## [Task objective]
Reproduce all of the listing below without alteration.

(begin)

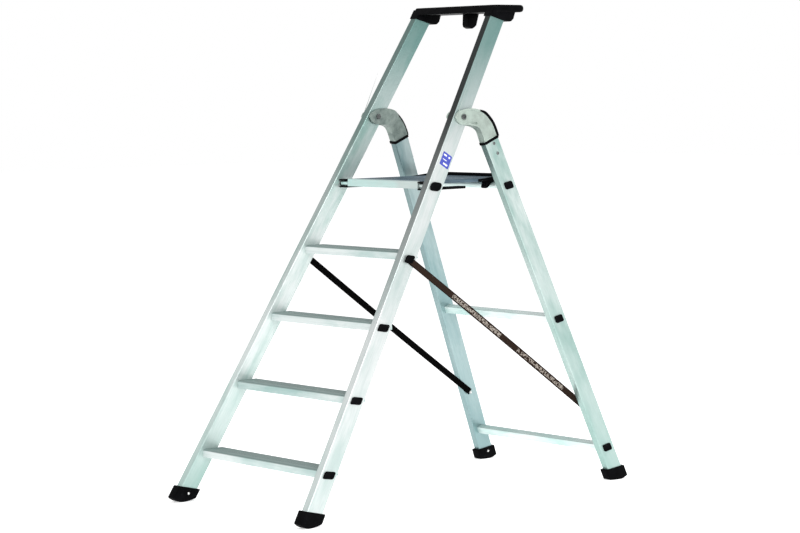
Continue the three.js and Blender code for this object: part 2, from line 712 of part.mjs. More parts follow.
/** Ribbed deck section with stiffening webs below, as [y, z] corners. */
function deckSection() {
  const ribs = 20;
  const webs = 7;
  const skin = 3;
  const pitch = (PLATFORM_REAR - PLATFORM_FRONT - 8) / ribs;
  const corners = [[PLATFORM_FRONT + GAP, PLATFORM_TOP]];
  for (let i = 0; i < ribs; i += 1) {
    const y = PLATFORM_FRONT + 4 + i * pitch;
    corners.push([y + 1, PLATFORM_TOP], [y + 2, PLATFORM_TOP - RIB_HEIGHT]);
    corners.push([y + pitch / 2, PLATFORM_TOP - RIB_HEIGHT], [y + pitch / 2 + 1, PLATFORM_TOP]);
  }
  corners.push([PLATFORM_REAR - GAP, PLATFORM_TOP], [PLATFORM_REAR - GAP, DECK_UNDERSIDE]);
  const webPitch = (PLATFORM_REAR - PLATFORM_FRONT - 2 * GAP - skin) / webs;
  for (let i = webs; i > 0; i -= 1) {
    const y = PLATFORM_FRONT + GAP + i * webPitch;
    corners.push([y, DECK_UNDERSIDE], [y, PLATFORM_TOP - RIB_HEIGHT - skin]);
    corners.push([y - webPitch + skin, PLATFORM_TOP - RIB_HEIGHT - skin]);
    corners.push([y - webPitch + skin, DECK_UNDERSIDE]);
  }
  corners.push([PLATFORM_FRONT + GAP, DECK_UNDERSIDE]);
  return polygon(corners.reverse());
}

const deck = acrossProfile(deckSection(), -PLATFORM_HALF_WIDTH, PLATFORM_HALF_WIDTH);
add(ladder, 'platform_deck', deck, DECK_METAL);

const NOSING_HEIGHT = 27;
const nosingShape = polygon([
  [650, PLATFORM_TOP - NOSING_HEIGHT],
  [650, PLATFORM_TOP - 5],
  [652, PLATFORM_TOP - 1.5],
  [655, PLATFORM_TOP],
  [PLATFORM_FRONT, PLATFORM_TOP],
  [PLATFORM_FRONT, PLATFORM_TOP - NOSING_HEIGHT],
].reverse());
add(
  ladder,
  'platform_nosing',
  acrossProfile(nosingShape, -PLATFORM_HALF_WIDTH, PLATFORM_HALF_WIDTH),
  ALUMINIUM,
);

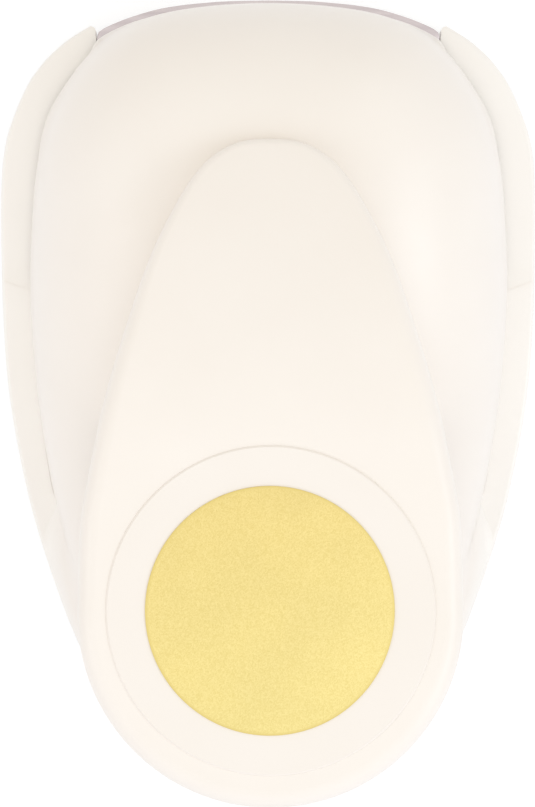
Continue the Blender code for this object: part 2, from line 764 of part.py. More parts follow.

(end)

## [Full output]
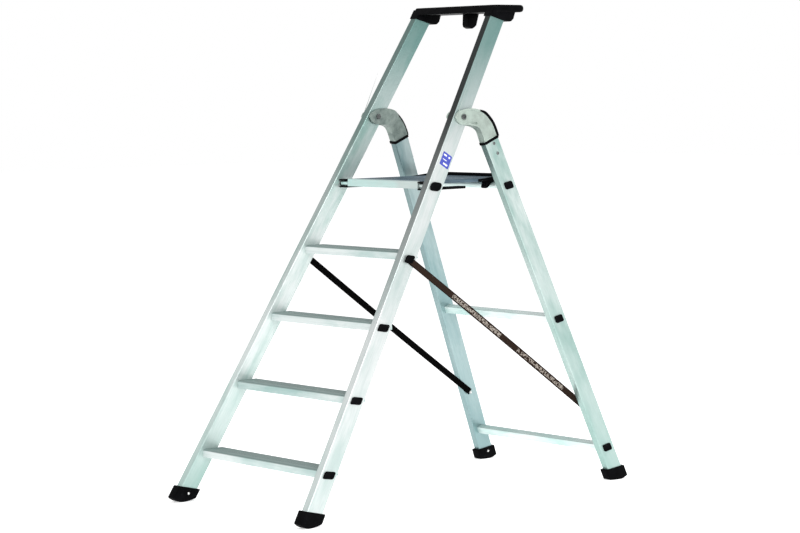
Continue the three.js and Blender code for this object: part 2, from line 712 of part.mjs. More parts follow.
/** Ribbed deck section with stiffening webs below, as [y, z] corners. */
function deckSection() {
  const ribs = 20;
  const webs = 7;
  const skin = 3;
  const pitch = (PLATFORM_REAR - PLATFORM_FRONT - 8) / ribs;
  const corners = [[PLATFORM_FRONT + GAP, PLATFORM_TOP]];
  for (let i = 0; i < ribs; i += 1) {
    const y = PLATFORM_FRONT + 4 + i * pitch;
    corners.push([y + 1, PLATFORM_TOP], [y + 2, PLATFORM_TOP - RIB_HEIGHT]);
    corners.push([y + pitch / 2, PLATFORM_TOP - RIB_HEIGHT], [y + pitch / 2 + 1, PLATFORM_TOP]);
  }
  corners.push([PLATFORM_REAR - GAP, PLATFORM_TOP], [PLATFORM_REAR - GAP, DECK_UNDERSIDE]);
  const webPitch = (PLATFORM_REAR - PLATFORM_FRONT - 2 * GAP - skin) / webs;
  for (let i = webs; i > 0; i -= 1) {
    const y = PLATFORM_FRONT + GAP + i * webPitch;
    corners.push([y, DECK_UNDERSIDE], [y, PLATFORM_TOP - RIB_HEIGHT - skin]);
    corners.push([y - webPitch + skin, PLATFORM_TOP - RIB_HEIGHT - skin]);
    corners.push([y - webPitch + skin, DECK_UNDERSIDE]);
  }
  corners.push([PLATFORM_FRONT + GAP, DECK_UNDERSIDE]);
  return polygon(corners.reverse());
}

const deck = acrossProfile(deckSection(), -PLATFORM_HALF_WIDTH, PLATFORM_HALF_WIDTH);
add(ladder, 'platform_deck', deck, DECK_METAL);

const NOSING_HEIGHT = 27;
const nosingShape = polygon([
  [650, PLATFORM_TOP - NOSING_HEIGHT],
  [650, PLATFORM_TOP - 5],
  [652, PLATFORM_TOP - 1.5],
  [655, PLATFORM_TOP],
  [PLATFORM_FRONT, PLATFORM_TOP],
  [PLATFORM_FRONT, PLATFORM_TOP - NOSING_HEIGHT],
].reverse());
add(
  ladder,
  'platform_nosing',
  acrossProfile(nosingShape, -PLATFORM_HALF_WIDTH, PLATFORM_HALF_WIDTH),
  ALUMINIUM,
);

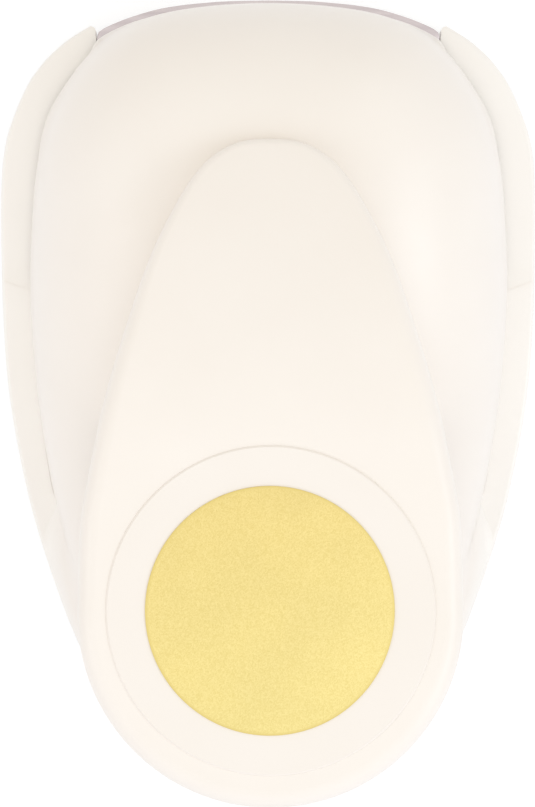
Continue the Blender code for this object: part 2, from line 764 of part.py. More parts follow.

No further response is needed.